**Problem statement:** Would you write out the listing verbatim and skip every picture in it?
------ Records provided ------
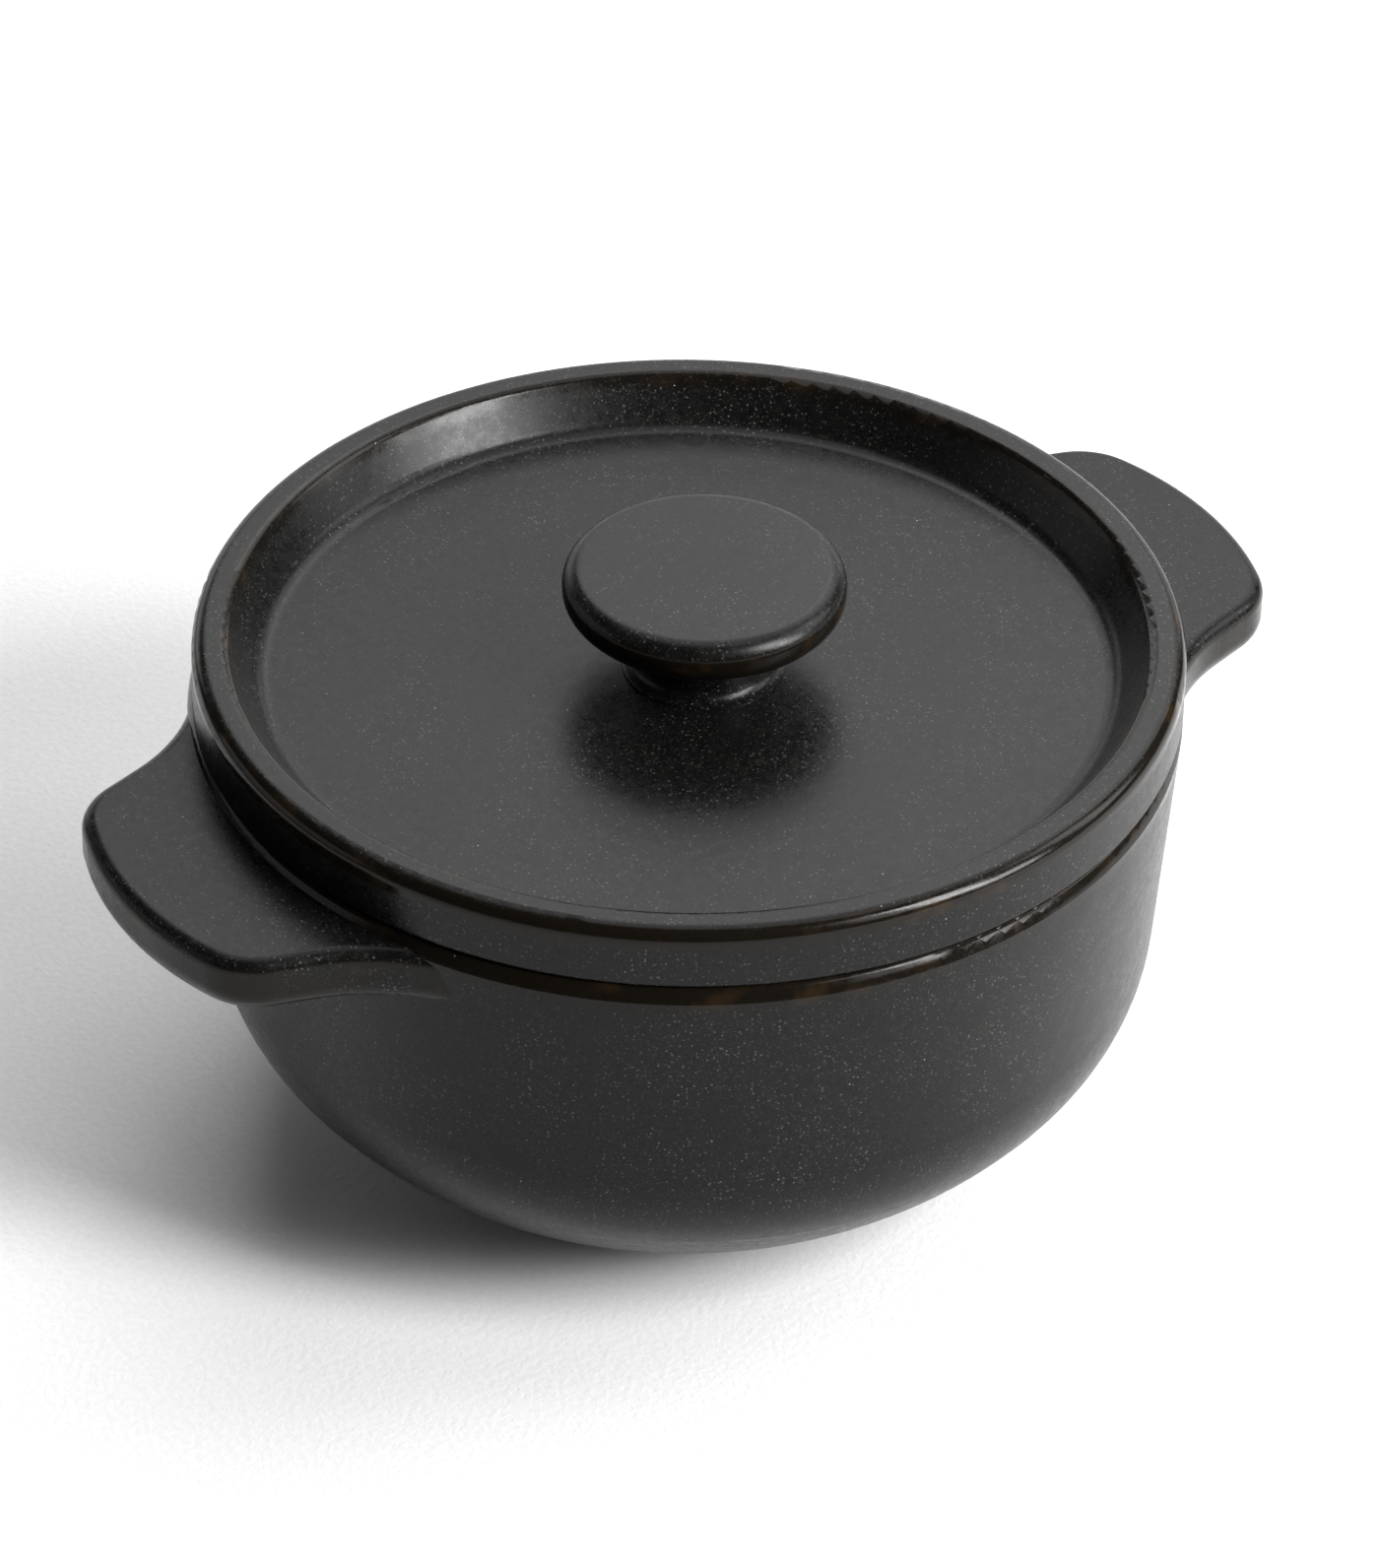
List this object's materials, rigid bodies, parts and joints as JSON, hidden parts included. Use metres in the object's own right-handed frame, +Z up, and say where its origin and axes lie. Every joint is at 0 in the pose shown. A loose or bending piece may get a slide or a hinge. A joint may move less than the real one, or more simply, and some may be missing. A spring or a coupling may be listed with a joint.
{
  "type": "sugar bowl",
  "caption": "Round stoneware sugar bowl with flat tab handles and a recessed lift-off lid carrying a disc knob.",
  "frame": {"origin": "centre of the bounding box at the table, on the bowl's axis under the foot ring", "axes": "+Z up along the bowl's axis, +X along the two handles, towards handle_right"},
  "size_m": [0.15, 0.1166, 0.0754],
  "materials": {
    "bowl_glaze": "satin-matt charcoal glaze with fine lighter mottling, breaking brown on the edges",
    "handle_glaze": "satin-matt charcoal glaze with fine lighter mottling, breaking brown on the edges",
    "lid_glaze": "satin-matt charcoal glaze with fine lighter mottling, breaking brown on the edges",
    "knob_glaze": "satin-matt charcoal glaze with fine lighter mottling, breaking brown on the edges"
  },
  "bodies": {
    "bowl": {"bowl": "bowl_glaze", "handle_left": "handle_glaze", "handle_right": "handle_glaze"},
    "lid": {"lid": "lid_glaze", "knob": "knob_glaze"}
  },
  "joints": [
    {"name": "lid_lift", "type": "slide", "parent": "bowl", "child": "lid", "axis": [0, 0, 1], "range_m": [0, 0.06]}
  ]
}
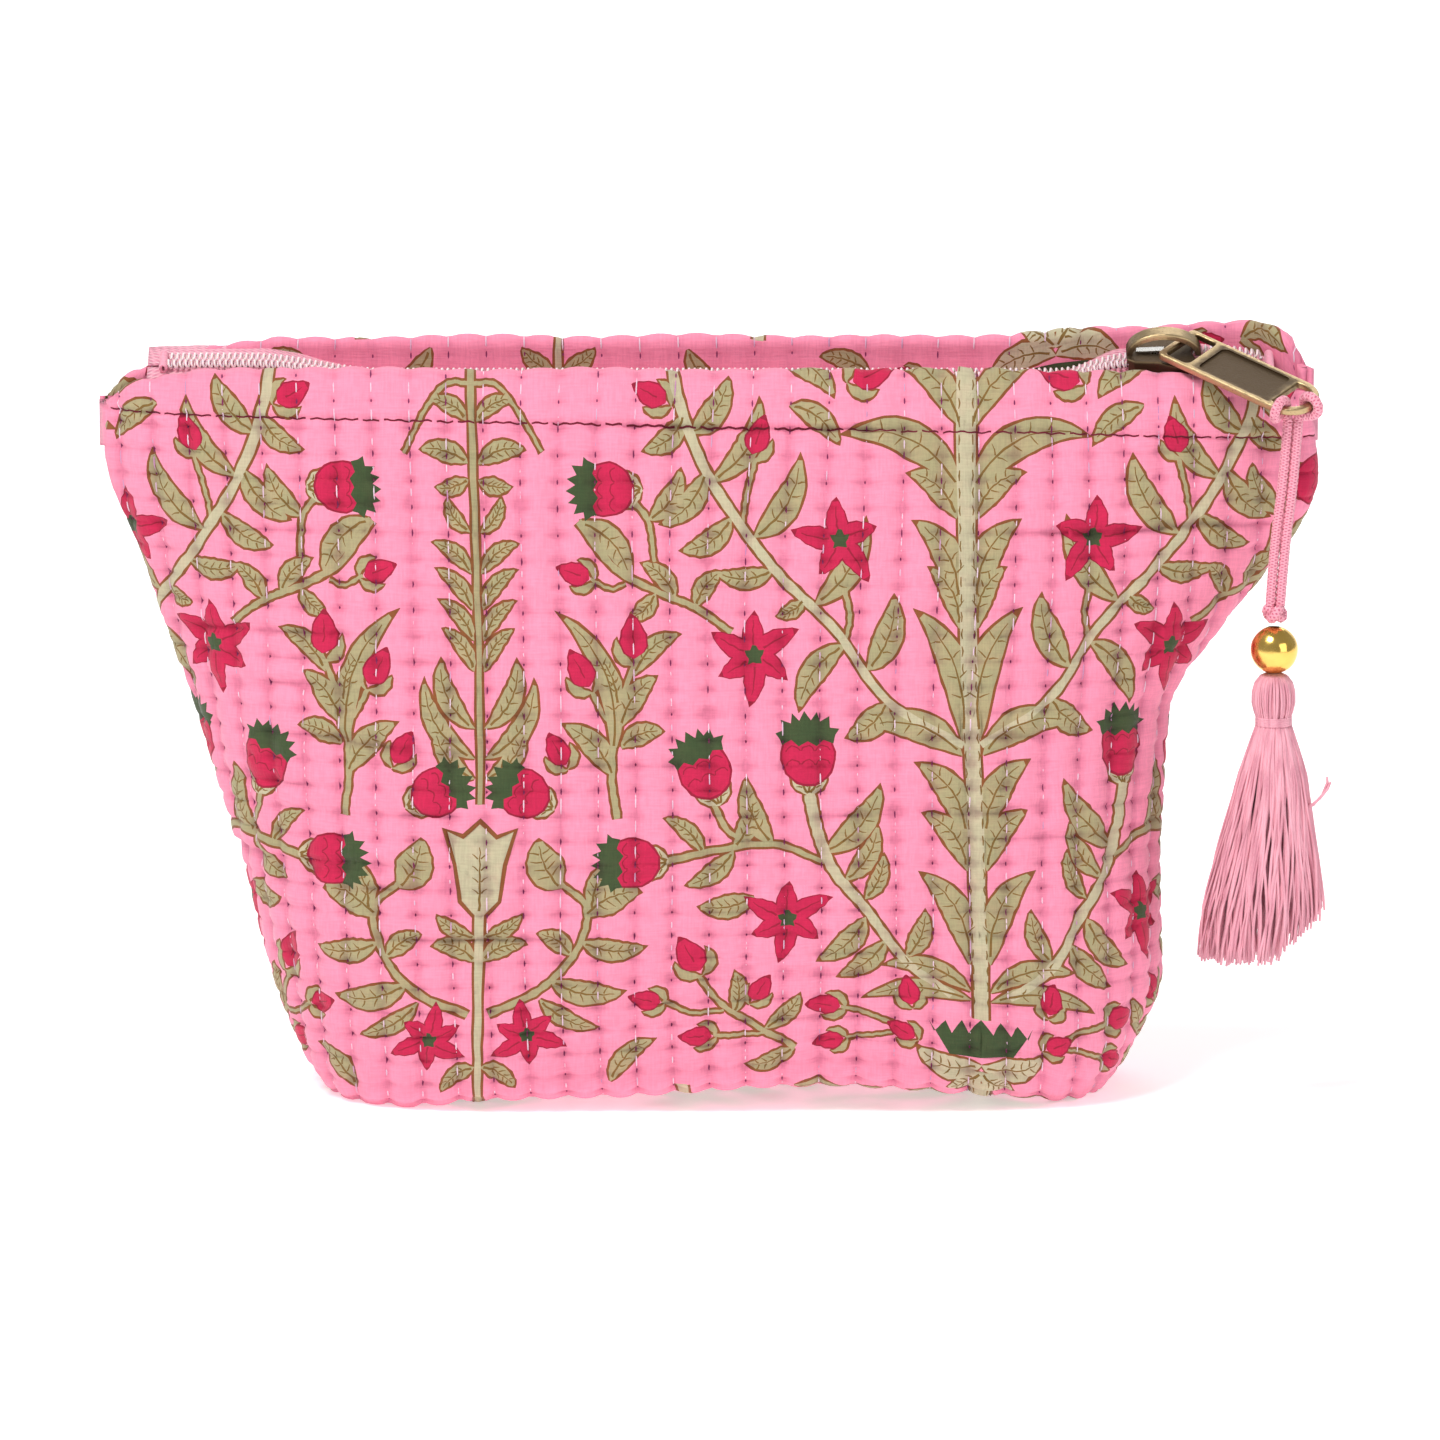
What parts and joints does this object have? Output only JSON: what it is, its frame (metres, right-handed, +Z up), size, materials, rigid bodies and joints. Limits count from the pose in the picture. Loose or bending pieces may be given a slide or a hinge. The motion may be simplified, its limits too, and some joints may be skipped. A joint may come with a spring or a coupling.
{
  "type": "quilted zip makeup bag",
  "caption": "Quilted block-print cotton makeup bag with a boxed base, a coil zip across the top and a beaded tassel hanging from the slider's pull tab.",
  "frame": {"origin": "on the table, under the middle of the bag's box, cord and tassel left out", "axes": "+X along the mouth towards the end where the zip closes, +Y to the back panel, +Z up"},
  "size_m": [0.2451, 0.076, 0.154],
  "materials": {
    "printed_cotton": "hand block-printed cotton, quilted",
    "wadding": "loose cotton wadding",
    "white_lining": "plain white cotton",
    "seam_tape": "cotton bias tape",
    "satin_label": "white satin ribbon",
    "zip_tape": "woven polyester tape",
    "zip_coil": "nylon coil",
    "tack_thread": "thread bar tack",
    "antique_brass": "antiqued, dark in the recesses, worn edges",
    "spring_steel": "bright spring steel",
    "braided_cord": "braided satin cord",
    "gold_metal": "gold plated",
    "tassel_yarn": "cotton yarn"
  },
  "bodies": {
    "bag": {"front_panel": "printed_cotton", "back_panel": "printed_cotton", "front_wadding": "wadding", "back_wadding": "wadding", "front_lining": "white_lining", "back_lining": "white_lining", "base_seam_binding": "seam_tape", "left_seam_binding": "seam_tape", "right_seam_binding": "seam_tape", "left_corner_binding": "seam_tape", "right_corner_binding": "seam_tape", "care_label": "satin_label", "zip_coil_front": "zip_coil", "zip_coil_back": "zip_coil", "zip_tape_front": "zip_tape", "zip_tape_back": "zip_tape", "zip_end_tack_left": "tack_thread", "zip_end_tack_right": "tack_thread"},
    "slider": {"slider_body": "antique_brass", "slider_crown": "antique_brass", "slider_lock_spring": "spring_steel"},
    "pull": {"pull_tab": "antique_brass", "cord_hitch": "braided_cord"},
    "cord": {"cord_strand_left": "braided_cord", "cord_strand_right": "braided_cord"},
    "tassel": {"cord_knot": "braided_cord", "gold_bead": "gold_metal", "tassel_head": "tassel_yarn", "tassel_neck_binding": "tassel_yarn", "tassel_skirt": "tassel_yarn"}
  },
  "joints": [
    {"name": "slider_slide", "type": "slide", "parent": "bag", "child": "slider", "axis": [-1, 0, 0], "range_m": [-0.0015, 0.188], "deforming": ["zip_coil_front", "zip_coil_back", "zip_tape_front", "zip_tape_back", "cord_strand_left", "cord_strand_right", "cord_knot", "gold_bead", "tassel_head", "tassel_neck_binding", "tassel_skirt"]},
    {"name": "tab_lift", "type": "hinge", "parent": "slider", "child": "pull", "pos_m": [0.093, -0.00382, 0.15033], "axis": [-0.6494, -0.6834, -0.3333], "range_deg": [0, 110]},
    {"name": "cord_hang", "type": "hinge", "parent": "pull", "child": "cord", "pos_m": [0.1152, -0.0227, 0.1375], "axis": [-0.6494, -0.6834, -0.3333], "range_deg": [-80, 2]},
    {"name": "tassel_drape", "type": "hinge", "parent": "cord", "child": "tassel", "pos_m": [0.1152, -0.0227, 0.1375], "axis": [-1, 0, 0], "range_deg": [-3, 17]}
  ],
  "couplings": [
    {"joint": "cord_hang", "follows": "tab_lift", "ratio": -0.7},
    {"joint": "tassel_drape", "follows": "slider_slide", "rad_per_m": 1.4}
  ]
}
------
**Written solution:**
List this object's materials, rigid bodies, parts and joints as JSON, hidden parts included. Use metres in the object's own right-handed frame, +Z up, and say where its origin and axes lie. Every joint is at 0 in the pose shown. A loose or bending piece may get a slide or a hinge. A joint may move less than the real one, or more simply, and some may be missing. A spring or a coupling may be listed with a joint.
{
  "type": "sugar bowl",
  "caption": "Round stoneware sugar bowl with flat tab handles and a recessed lift-off lid carrying a disc knob.",
  "frame": {"origin": "centre of the bounding box at the table, on the bowl's axis under the foot ring", "axes": "+Z up along the bowl's axis, +X along the two handles, towards handle_right"},
  "size_m": [0.15, 0.1166, 0.0754],
  "materials": {
    "bowl_glaze": "satin-matt charcoal glaze with fine lighter mottling, breaking brown on the edges",
    "handle_glaze": "satin-matt charcoal glaze with fine lighter mottling, breaking brown on the edges",
    "lid_glaze": "satin-matt charcoal glaze with fine lighter mottling, breaking brown on the edges",
    "knob_glaze": "satin-matt charcoal glaze with fine lighter mottling, breaking brown on the edges"
  },
  "bodies": {
    "bowl": {"bowl": "bowl_glaze", "handle_left": "handle_glaze", "handle_right": "handle_glaze"},
    "lid": {"lid": "lid_glaze", "knob": "knob_glaze"}
  },
  "joints": [
    {"name": "lid_lift", "type": "slide", "parent": "bowl", "child": "lid", "axis": [0, 0, 1], "range_m": [0, 0.06]}
  ]
}
What parts and joints does this object have? Output only JSON: what it is, its frame (metres, right-handed, +Z up), size, materials, rigid bodies and joints. Limits count from the pose in the picture. Loose or bending pieces may be given a slide or a hinge. The motion may be simplified, its limits too, and some joints may be skipped. A joint may come with a spring or a coupling.
{
  "type": "quilted zip makeup bag",
  "caption": "Quilted block-print cotton makeup bag with a boxed base, a coil zip across the top and a beaded tassel hanging from the slider's pull tab.",
  "frame": {"origin": "on the table, under the middle of the bag's box, cord and tassel left out", "axes": "+X along the mouth towards the end where the zip closes, +Y to the back panel, +Z up"},
  "size_m": [0.2451, 0.076, 0.154],
  "materials": {
    "printed_cotton": "hand block-printed cotton, quilted",
    "wadding": "loose cotton wadding",
    "white_lining": "plain white cotton",
    "seam_tape": "cotton bias tape",
    "satin_label": "white satin ribbon",
    "zip_tape": "woven polyester tape",
    "zip_coil": "nylon coil",
    "tack_thread": "thread bar tack",
    "antique_brass": "antiqued, dark in the recesses, worn edges",
    "spring_steel": "bright spring steel",
    "braided_cord": "braided satin cord",
    "gold_metal": "gold plated",
    "tassel_yarn": "cotton yarn"
  },
  "bodies": {
    "bag": {"front_panel": "printed_cotton", "back_panel": "printed_cotton", "front_wadding": "wadding", "back_wadding": "wadding", "front_lining": "white_lining", "back_lining": "white_lining", "base_seam_binding": "seam_tape", "left_seam_binding": "seam_tape", "right_seam_binding": "seam_tape", "left_corner_binding": "seam_tape", "right_corner_binding": "seam_tape", "care_label": "satin_label", "zip_coil_front": "zip_coil", "zip_coil_back": "zip_coil", "zip_tape_front": "zip_tape", "zip_tape_back": "zip_tape", "zip_end_tack_left": "tack_thread", "zip_end_tack_right": "tack_thread"},
    "slider": {"slider_body": "antique_brass", "slider_crown": "antique_brass", "slider_lock_spring": "spring_steel"},
    "pull": {"pull_tab": "antique_brass", "cord_hitch": "braided_cord"},
    "cord": {"cord_strand_left": "braided_cord", "cord_strand_right": "braided_cord"},
    "tassel": {"cord_knot": "braided_cord", "gold_bead": "gold_metal", "tassel_head": "tassel_yarn", "tassel_neck_binding": "tassel_yarn", "tassel_skirt": "tassel_yarn"}
  },
  "joints": [
    {"name": "slider_slide", "type": "slide", "parent": "bag", "child": "slider", "axis": [-1, 0, 0], "range_m": [-0.0015, 0.188], "deforming": ["zip_coil_front", "zip_coil_back", "zip_tape_front", "zip_tape_back", "cord_strand_left", "cord_strand_right", "cord_knot", "gold_bead", "tassel_head", "tassel_neck_binding", "tassel_skirt"]},
    {"name": "tab_lift", "type": "hinge", "parent": "slider", "child": "pull", "pos_m": [0.093, -0.00382, 0.15033], "axis": [-0.6494, -0.6834, -0.3333], "range_deg": [0, 110]},
    {"name": "cord_hang", "type": "hinge", "parent": "pull", "child": "cord", "pos_m": [0.1152, -0.0227, 0.1375], "axis": [-0.6494, -0.6834, -0.3333], "range_deg": [-80, 2]},
    {"name": "tassel_drape", "type": "hinge", "parent": "cord", "child": "tassel", "pos_m": [0.1152, -0.0227, 0.1375], "axis": [-1, 0, 0], "range_deg": [-3, 17]}
  ],
  "couplings": [
    {"joint": "cord_hang", "follows": "tab_lift", "ratio": -0.7},
    {"joint": "tassel_drape", "follows": "slider_slide", "rad_per_m": 1.4}
  ]
}